This piece is cross-posted at the Reality-Based Community.
If you read one piece of health policy wonkery today, you should read this article by Ben Sommers and Sara Rosenbaum. Rosenbaum is a familiar national voice in Medicaid and health reform. You may not know Sommers as well. He is a gifted health services researcher who has done great work on CHIP transitions and takeup (e.g. here).
Their article goes public about a technical but important, issue that's been kicking around below the public's radar screen in the health policy community. How do we serve people whose incomes vary over the year? You may be snoozing already, but if you stay awake for a moment, you'll see why this is both important and complicated to address.
Suppose that you are a single mom who earns about $30,000 per year. Maybe you are a waitress. Maybe you work in a retail outlet and are given fluctuating hours by your employer. On average, you earn about $2,500 per month. Only you don't earn that every month. You earn a lot around the holidays and during peak vacation periods. You don't earn much in other months when hours are scarce or tips are fewer.
Based on your monthly income, you are sometimes eligible for Medicaid, and you sometimes earn more than that and belong on a health insurance exchange. Depending how these issues are handled, you could be placed into one of these arrangements or the other. Worst of all, you could churn back and forth as your personal circumstances push you above or below the line for Medicaid eligibility.
Such income volatility poses administrative challenges for the people insuring you.
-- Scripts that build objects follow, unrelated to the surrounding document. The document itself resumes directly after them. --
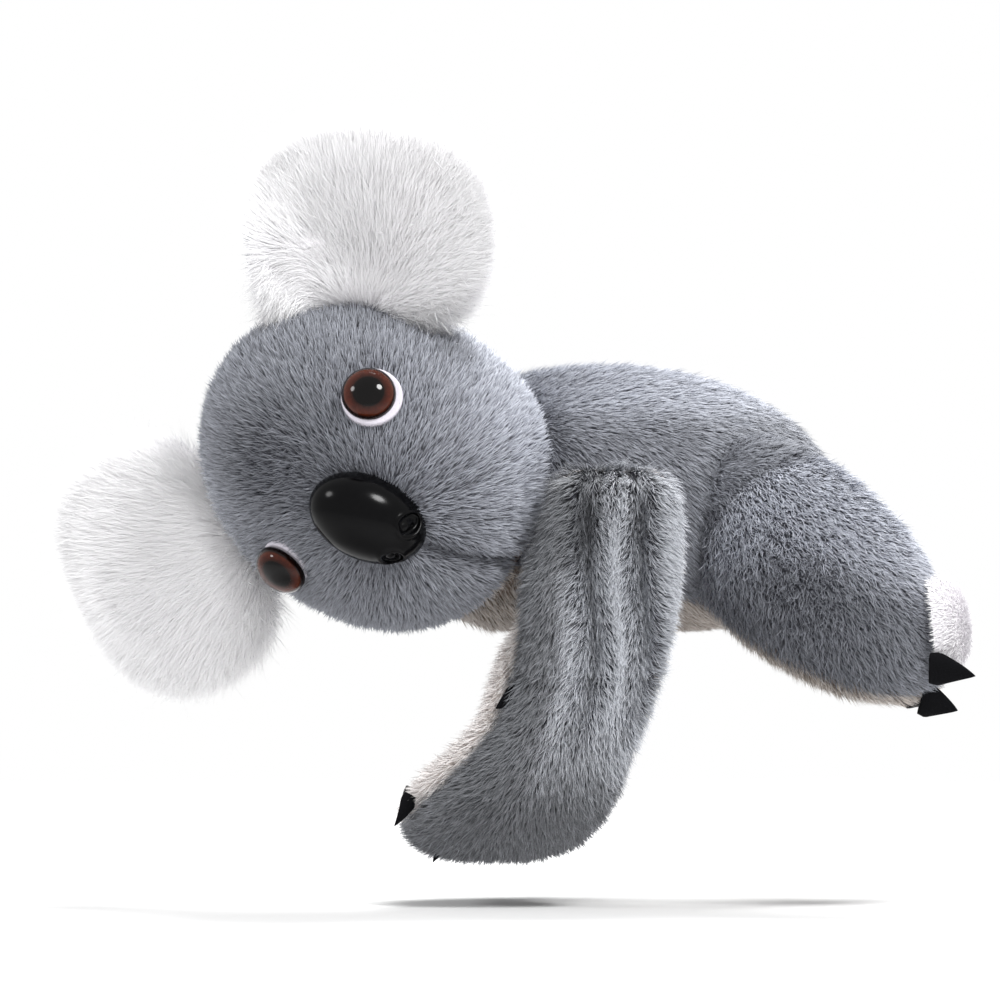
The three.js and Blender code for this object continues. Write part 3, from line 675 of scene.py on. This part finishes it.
# The fur pushes each ring a little to one side and covers its edge, and sinks the far one.
for side, sign, aside, depth, wide in (
    ("left", 1, (0.85, 0.0, -0.2), 0.0, 0.95),
    ("right", -1, (-0.48, 0.0, -0.24), 1.5, 0.81),
):
    place = on_head((math.cos(eye_angle), sign * math.sin(eye_angle), 0))
    shift = np.array(aside) @ place[:3, :3]
    ring_place = place @ np.array(Matrix.Translation((-depth, shift[1], shift[2])))
    eye = turned(f"{side}_eye_dome", dome_profile, place, eye_brown)
    radial_map(eye, place)
    profile = [(reach * wide, along) for reach, along in ring_profile]
    ring = turned(f"{side}_eye_felt", profile, ring_place, felt_white)
    settle(eye, f"{side}_eye")
    settle(ring, f"{side}_eye_ring")

# Nose
# One gloss black plastic oval with two moulded nostrils at its chin end, held like the eyes by a
# stem and washer through the cover.
nose_half = np.array([11.0, 11.75, 16.8])
nose_drop = 17.2
nose_place = on_head((head_half[0] * math.sqrt(1 - (nose_drop / head_half[2]) ** 2), 0, -nose_drop))
nose_black = mottled("nose_black", "020203", "060607", 500.0, 0.16, 0.09)
nose_way, nose_faces = ball(48)
nose_form = stuffed(nose_way, nose_half)


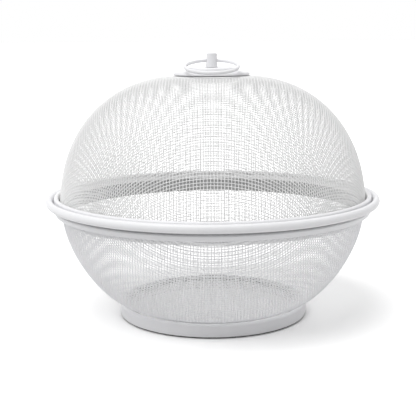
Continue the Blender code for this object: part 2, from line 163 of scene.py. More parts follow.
class BASKET_PG_rims(bpy.types.PropertyGroup):
    """The rolled strips: collar, lid rim, clamp bands and foot"""

    steps: IntProperty(name="Steps", description="Sides of a rolled ring", default=192, min=24, max=512)
    cut_edge: length("Cut edge", "Rounding of a sheet's cut edge", 0.00025)
    collar_sheet: length("Collar sheet", "Thickness of the collar's strip", 0.0010)
    bead_width: length("Bead width", "Width of the rolled bead", 0.0059)
    bead_height: length("Bead height", "Height of the rolled bead", 0.0068)
    bead_open: turn("Bead opening", "Where the bead's free edge ends, below level", 100)
    neck_mouth: length("Neck mouth", "Depth below the rim at which the strip turns in to the neck", 0.0046)
    neck_drop: length("Neck drop", "Depth of the neck below the rim", 0.0067)
    neck_inset: length("Neck inset", "How far the neck lies inside the bead", 0.0033)
    neck_height: length("Neck height", "Height of the neck", 0.0022)
    neck_bend: length("Neck bend", "Radius of the bends at the neck", 0.0008)
    skirt_drop: length("Skirt drop", "Depth of the skirt's shoulder below the rim", 0.0097)
    skirt_inset: length("Skirt inset", "How far the skirt lies inside the bead", 0.0016)
    skirt_bend: length("Skirt bend", "Radius of the skirt's shoulder", 0.0009)
    skirt_taper: length("Skirt taper", "How far the skirt draws in towards the ledge", 0.0012)
    ledge_drop: length("Ledge drop", "Depth of the ledge below the rim", 0.0128)
    ledge_bend: length("Ledge bend", "Radius of the bend at the ledge", 0.0011)
    lip_radius: length("Lip radius", "Radius of the lip that backs the bowl's cloth", 0.12842)
    lip_height: length("Lip height", "Height of the lip above the ledge", 0.0015)
    lid_sheet: length("Lid rim sheet", "Thickness of the lid rim's strip", 0.0008)
    lid_crown: length("Lid rim crown", "Height of the lid rim's round top", 0.0017)
    lid_leg: length("Lid rim leg", "Length of the lid rim's short leg", 0.0030)
    # Painted shadow: below this height the bands' inner side is painted grey; the next size sets how far its
    # edge wanders
    bare_height: length("Bare height", "Height up to which the bands' inner side is bare", 0.0972)
    bare_edge: length("Bare edge", "Unevenness of the edge of the coat", 0.0002)
    band_sheet: length("Band sheet", "Thickness of the clamp bands", 0.0008)
    foot_sheet: length("Foot sheet", "Thickness of the foot ring's strip", 0.0012)
    foot_taper: length("Foot taper", "How far the foot draws in towards its sole", 0.0006)
    foot_bend: length("Foot bend", "Radius of the bend at the flange", 0.0014)
    sole: length("Sole", "Width of the turned-in sole", 0.0050)
    # Painted shade: up to this height the foot's edge is painted near-black where it meets the floor
    scuff: length("Scuff", "Height to which the coat is worn off the foot's edge", 0.0012)
    sole_bend: length("Sole bend", "Radius of the bend at the sole", 0.0018)
    flange: length("Flange", "Width of the flange under the cloth", 0.0065)
    flange_bend: length("Flange bend", "Radius of the bend along the flange", 0.004)


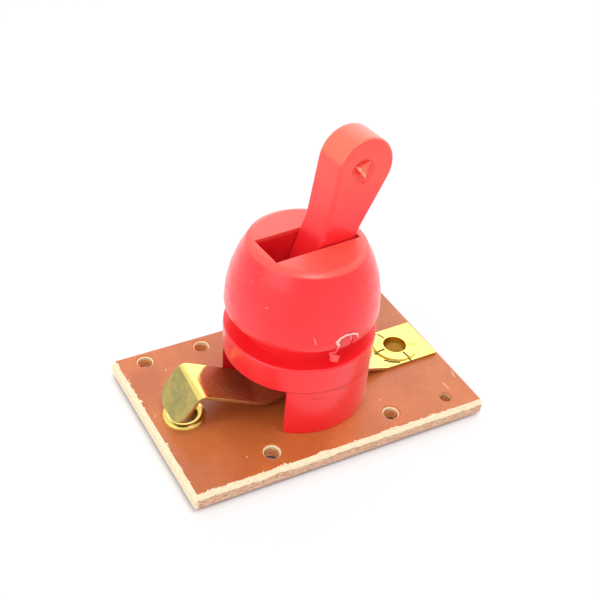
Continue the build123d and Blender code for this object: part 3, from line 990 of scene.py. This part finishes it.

This may also disrupt your healthcare if Medicaid and your plan within the health insurance exchange have different provider networks or different policies regarding your care.
Sommers and Rosenbaum use longitudinal data from the Survey on Income and Program Participation (SIPP) to examine how common such volatility really is. (I'm annoyed at myself that I didn't write this paper, since my colleagues Luke Shaefer, Colleen Grogan, and I have used SIPP to examine related issues at the interface between CHIP and private coverage, e.g. here.)
Their numerical findings speak for themselves:
We estimate that within six months, more than 35 percent of all adults with family incomes below 200 percent of the federal poverty level will experience a shift in eligibility from Medicaid to an insurance exchange, or the reverse; within a year, 50 percent, or 28 million, will.
States need to account for this in their design health insurance exchanges, and to allow a more permeable boundary between the new exchanges and Medicaid. Sommers and Rosenbaum provide some pretty sensible policy suggestions. I'll let you read their take and decide for yourself.
The Affordable Care Act is pretty silent about how these issues should be handled. For all the criticism of passing a huge bill, a few-thousand page bill can provide only a basic structure and roadmap for health reform. Much serious Midrash remains to be written. The federal government and the states need to be talking, because 2014 is not far away.